The same is true for the women's empowerment programme. In many communities in Ethiopia, the women have a very heavy workload with very little influence in terms of making decisions in society and often in the home. A lot of work has gone into this in terms of sensitisation and also to get them involved in the programmes we are running. If there is a water committee, they would have a certain membership on that. The details of this, I do not know much about, because I was not involved in it.
Number five is interesting because it is the question of a small amount of funds being set aside for programmes which the community decides it wants. However, it is done in a way in which the community comes up with the suggestion and then it goes to the Government where it is discussed and the funds are allocated. There was a lot of difficulty with this because local government never really came across this type of experience before. Sometimes it may be a meeting hall that the community decides it needs, at other times it might be a grinding mill or something like that. One would be talking about small sums of maybe $2,000 or €3,000, but they could make a massive contribution there.
Number six is interesting also because it deals with an area, Dimeka, in which Fr. Moran worked and where they have a non-formal education. Quite often there was a school there with one teacher and one student. There was one teacher for each class and one student and maybe no student. Obviously local semi-nomadic or nomadic people were not taking to formal education. This is an attempt to get them involved in non-formal education where they need it. It may simply be helping them to count or read so that when they go to market they will not be cheated by the weighing scales or something like that, and then to expand on that and take it up to what they call functional adult literacy. They have specific targets. This has been very successful and is to be expanded in the next few years.
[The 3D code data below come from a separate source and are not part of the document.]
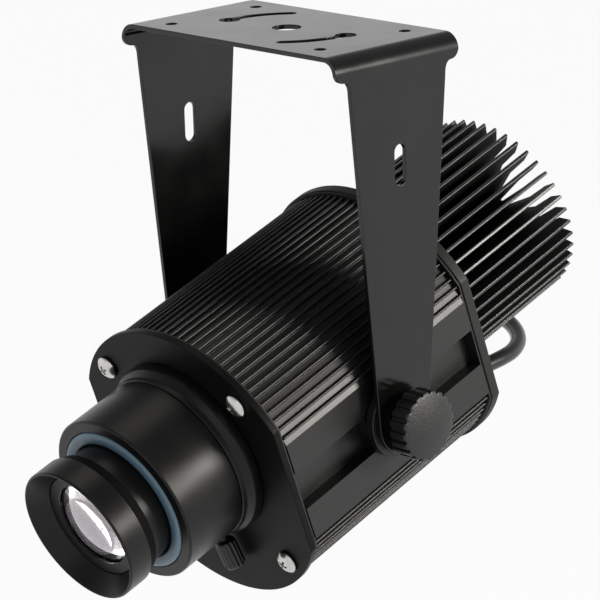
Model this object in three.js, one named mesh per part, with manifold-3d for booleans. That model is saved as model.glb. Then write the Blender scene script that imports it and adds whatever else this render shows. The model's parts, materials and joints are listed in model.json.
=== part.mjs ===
// A hanging gobo projector: a ribbed round housing that tilts in a sheet-steel yoke.
// Millimetres. The origin is the middle of the yoke plate's top face. X runs along the pivot,
// +Y from the lens to the heat sink, +Z up.
import * as THREE from 'three';
import { mergeVertices } from 'three/addons/utils/BufferGeometryUtils.js';
import Module from 'manifold-3d';

const wasm = await Module();
wasm.setup();

// Shared values
const clearance = 0.3; // between seated neighbours
const overrun = 2; // how far a cut runs past the face that it leaves
const mergeTolerance = 1e-4;
const roundSteps = 26; // round pieces that show
const innerSteps = 18; // round pieces inside
const smallSteps = 12; // screws, wires and other small round pieces
const arcSteps = 5; // half the steps of an arc in the yoke
const QUARTER = Math.PI / 2;

// Driving dimensions of the yoke
const yokeDepth = 72;
const sheet = 2;
const bendRadius = 7; // outside of the bend
const earDrop = 10.5; // how far down the full depth goes round the bend
const earRadius = 4.5;
const armShoulder = 27.8; // half the arm's depth just under the ears
const shoulderDrop = 16.5;
const armFoot = 14.7; // half the arm's depth at the pivot, and its end radius
const pivotDrop = 159.3; // plate top to pivot
const tilt = 0.334; // radians, lens down, as it hangs in the picture

// Holes in the yoke
const centreHoleRadius = 6.2;
const fixingHole = { radius: 2.5, x: 45, y: 24.7 };
const arcSlot = { radius: 32, halfWidth: 2.6, keyRadius: 4.5, keyAngle: 0.1, tailAngle: -0.82 };
const armSlot = { halfWidth: 3.15, length: 17.5, drop: 49.5 };

// Driving dimensions of the housing and its plates
const housingRadius = 63.5; // at the ribs' tips
const flatDepth = 5.5; // of the flats, in from the ribs' tips
const housingFlat = housingRadius - flatDepth;
const housingFront = -58.2;
const housingRear = 55;
const housingRise = 1.8; // housing centre above the pivot
const ribPitch = 0.0646; // radians
const ribShare = 0.32; // of the pitch
const ribDepth = 1.7;
const housingWall = 6; // under the ribs' tips
const housingInner = housingRadius - housingWall;
const flatWall = 9.7; // from the flats to the bore's flats
const innerFlat = housingFlat - flatWall;
const channelHalf = 8.85; // half the height of the side channel
const channelDepth = 6;
const channelFloor = housingFlat - channelDepth;
const plateReach = 1.5; // past the ribs' tips
const plateRadius = housingRadius + plateReach;
const plateFlat = housingFlat;
const frontPlateThickness = 3;
const rearPlateThickness = 4.8;
const gasketThickness = 0.8;
const gasketInset = 0.5;
const plateScrewInset = 7; // of the screws' circle, in from the ribs' tips
const plateScrewRadius = housingRadius - plateScrewInset;
const bossRadius = 5.2;

// Pan-head screws
const screw = { shank: 2.4, head: 5.2, headHeight: 3.2, length: 15, slot: 1.1, slotReach: 2.9,
  slotDepth: 1.5 };
const screwFlankShare = 0.4; // of the head's height, before its dome begins

// Pivot hardware, the same on both sides
const stud = { radius: 3.9, head: 6.5, headHeight: 3.4, endGap: 0.9 };
const spacer = { radius: 17, inset: 0.5, thickness: 4.2 };
const armInner = housingFlat + spacer.inset + spacer.thickness + clearance;
const armOuter = armInner + sheet; // half the yoke's width
const slideBlockLength = 30;
const knob = { radius: 15, grooves: 20, grooveDepth: 0.9, grooveShare: 0.42, hub: 9, standOff: 5,
  length: 10.5, dome: 1.6, rim: 0.8, bore: 10 };

// Optics, about an axis above the housing's centre. The radii grow outwards from the focus tube.
const opticsRise = 8.9;
const focusTube = { radius: 27.3, stepRise: 2, stepLength: 3.6, reach: 14.2, inside: 21.9, wall: 5.4,
  neckInset: 0.9, neckLength: 3 };
const sealRing = { width: 5.4, protrusion: 1.1, depth: 4.2 };
const barrel = { wall: 5.2, length: 30.9, throatGap: 0.4, throatDepth: 6, shoulder: 2.6, tail: 7,
  tailWall: 4.9, lip: 0.7 };
const collar = { noseRise: 0.3, flare: 2.4, length: 9.8, shoulder: 2.6, spigotInset: 2.6, nutWidth: 4,
  nutWall: 4.9 };
const hood = { reach: 3.6, length: 12.5, lip: 1, throatInset: 2.3, throatDepth: 8.1, rim: 0.8 };
const frontLens = { edge: 4.5, frontCrown: 4.6, rearCrown: 1.6 };
const retainerLip = 2.8;
const rearLens = { edge: 3.2, crown: 3.4, fromTail: 8.5, ringLength: 4.5 };
const gobo = { radius: 24.9, thickness: 1.1, fromShoulder: 2.6, window: 18 };
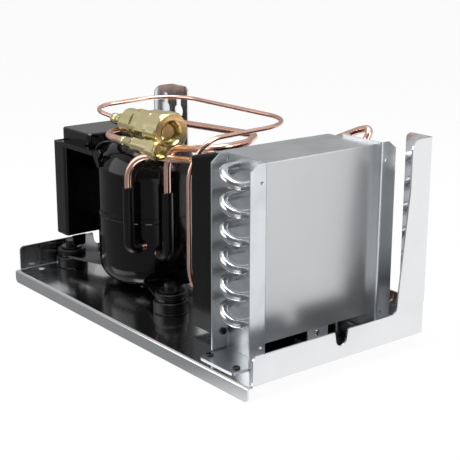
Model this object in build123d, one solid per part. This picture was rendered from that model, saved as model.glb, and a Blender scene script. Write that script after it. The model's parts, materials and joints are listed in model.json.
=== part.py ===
"""Refrigeration condensing unit with a hermetic compressor, a fan-blown coil and two
self-sealing couplings, on a folded sheet tray that hangs by two keyhole arms.

Millimetres. X runs along the long front edge, Y from the front lip to the wall, Z up.
The origin is under the middle of the tray, level with the lower edge of its front lip.
"""
from build123d import *
import math
import os

# ---------------------------------------------------------------- tray
TRAY_LENGTH = 362.0
TRAY_DEPTH = 192.0
SHEET = 1.5
BEND = 2.5
LIP_DROP = 12.0
STRIP_HEIGHT = 23.0
BACK_STRIP_HEIGHT = 26.4
LIP_SETBACK = 5.5
LIP_CORNER = 4.0
ARM_TOP = 166.8
ARM_WIDTH = 23.5
ARM_FOOT_WIDTH = 33.5
ARM_FLANGE = 28.3
ARM_CORNER = 9.0
ARM_RELIEF = 0.8
KEYHOLE_INSET = 13.2
KEYHOLE_HEIGHT = 140.0
KEYHOLE_R = 7.0
KEYHOLE_SLOT_R = 3.6
KEYHOLE_RISE = 13.0
NOTCH_R = 6.0
NOTCH_DEPTH = 12.5
FLOOR_HOLE_R = 3.5
FLOOR_HOLE_INSET_X = 11.4
FLOOR_HOLE_INSET_Y = 22.8

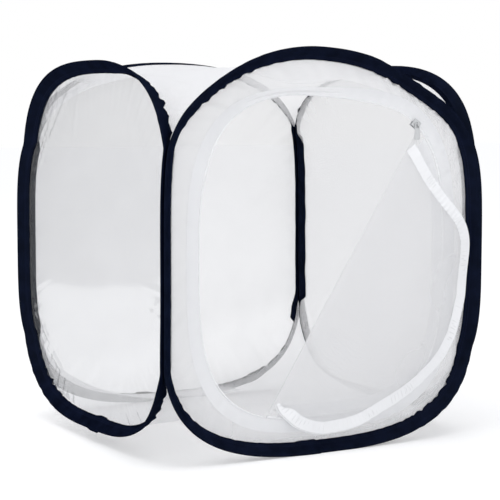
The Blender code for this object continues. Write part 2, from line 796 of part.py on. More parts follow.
def zip_slider(wall, metal):
    """The slider: two plates round the coils, joined by a post between them, with a lug for the pull."""
    back, front = zip_layer()
    spot = door_point(SLIDER_ANGLE, 0)
    radial = (spot - track_circle()).normalized()
    origin = wall.point(spot.x, spot.y, SHEET_PLANE)
    outward = Vector((radial.x, 0, radial.y))
    forward = Vector((-radial.y, 0, radial.x))
    towards = Vector((0, -1, 0))
    turned = Matrix((forward, outward, towards)).transposed().to_4x4()
    place = Matrix.Translation(origin) @ turned
    half_length = SLIDER_LENGTH / 2
    half_width = SLIDER_WIDTH / 2
    top = back + ZIP_COIL + SLIDER_PLAY
    under = back - SLIDER_PLAY
    body = add_block(
        "zip_slider",
        (-half_length, -half_width, top),
        (half_length, half_width, top + SLIDER_PLATE),
        place,
        metal,
    )
    under_plate = add_block(
        "slider_under_plate_guide",
        (-half_length, -half_width, under - SLIDER_PLATE),
        (half_length, half_width, under),
        place,
        metal,
    )
    post_edge = -SLIDER_POST_OFFSET
    post = add_block(
        "slider_post_guide",
        (half_length - SLIDER_POST_LENGTH, post_edge - SLIDER_POST_WIDTH, under - SLIDER_PLATE / 2),
        (half_length - SLIDER_POST_LENGTH / 2, post_edge, top + SLIDER_PLATE / 2),
        place,
        metal,
    )
    upright = Matrix.Translation(origin) @ Matrix(((1, 0, 0), (0, 0, 1), (0, -1, 0))).transposed().to_4x4()
    plate_top = top + SLIDER_PLATE
    lug_top = plate_top + LUG_RISE + LUG_BAR
    half_lug = LUG_WIDTH / 2
    half_bar = LUG_BAR / 2
    combine(body, post, "UNION")
    combine(body, under_plate, "UNION")
    lug = add_block(
        "slider_lug_guide",
        (-half_bar, -half_lug, plate_top - SLIDER_PLATE / 2),
        (half_bar, half_lug, lug_top),
        upright,
        metal,
    )
    eye = add_block(
        "slider_eye_guide",
        (-LUG_BAR, -half_lug + LUG_BAR, plate_top),
        (LUG_BAR, half_lug - LUG_BAR, lug_top - LUG_BAR),
        upright,
        metal,
    )
    combine(body, lug, "UNION")
    combine(body, eye, "DIFFERENCE")
    bar_out = plate_top + LUG_RISE / 2
    return body, upright, bar_out


def zip_pull(upright, bar_out, metal):
    """The pull: a tapered tab whose upper rim lies in the lug's eye."""
    half = PULL_PLATE / 2
    head = PULL_RIM / 2
    hole_foot = -head - PULL_HOLE_HEIGHT
    foot = head - PULL_LENGTH
    outline = (
        (-PULL_NECK / 2, head),
        (PULL_NECK / 2, head),
        (PULL_NECK / 2, hole_foot - PULL_RIM),
        (PULL_WIDTH / 2, foot + PULL_WIDTH / 4),
        (PULL_WIDTH / 4, foot),
        (-PULL_WIDTH / 4, foot),
        (-PULL_WIDTH / 2, foot + PULL_WIDTH / 4),
        (-PULL_NECK / 2, hole_foot - PULL_RIM),
    )
    sections = [[upright @ Vector((x, y, bar_out + side)) for x, y in outline] for side in (half, -half)]
    body = swept("zip_pull", sections, metal, False)
    side_room = PULL_NECK / 2 - PULL_RIM
    hole = add_block(
        "pull_eye_guide",
        (-side_room, hole_foot, bar_out - PULL_PLATE),
        (side_room, -head, bar_out + PULL_PLATE),
        upright,
        metal,
    )
    combine(body, hole, "DIFFERENCE")
    return body


def pivot(name, place, parent=None):
    """An empty on a joint's axis."""
    made = bpy.data.objects.new(name, None)
    made.empty_display_size = CASING_WIDTH
    bpy.context.collection.objects.link(made)
    made.matrix_world = Matrix.Translation(place)
    if parent is not None:
        hang_on(made, parent)
    return made


def hang_on(child, parent):
    """Parents a piece and leaves it where it is."""
    world = child.matrix_world.copy()
    child.parent = parent
    bpy.context.view_layer.update()
    child.matrix_parent_inverse = parent.matrix_world.inverted()
    child.matrix_world = world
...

With agriculture and natural resource management there is a huge problem with erosion which is increasing by the year. I was away for five years and when I came back I was astounded. In some cases there were improvements but in other cases things had become drastically worse. There was more pressure on the land and people were moving further up the hillsides to cultivate. When the rains came this was all washed away. This project aims to preserve the natural resources. I mentioned the organogram but I do not know much about it. However, people are happy with its progress.
The present situation is unique because some parts of the country are enduring massive famine and drought but we are dealing with a small area in the south-west where flooding is the problem, and we have a small drilling machine, the size of a small truck. Recently it had to drill down 80 metres but no water was found, and that night the machine was washed away in a flash flood. Many crops have been damaged, such as maize and potatoes, as well as roads and bridges, so huge damage has also been done to the infrastructure. It is as serious as drought because of the food shortages. Assessments have to be done to establish whether people need food or finance for reseeding and replanting.
Our programme is funded for three years to the cost of €1.5 million. It is half funded by the European Union and half funded by funding agencies, particularly from Austria but also from Holland, Germany and Ireland. The EU, as a big bureaucracy, is slow to make decisions, so if the committee has any influence in making the EU office responsible for speeding up its decisions we would appreciate it very much. There may be a future need for seed money where flooding has taken place but we do not know yet. That will depend on assessments. If there is ever any spare money it would be appreciated for transport needs.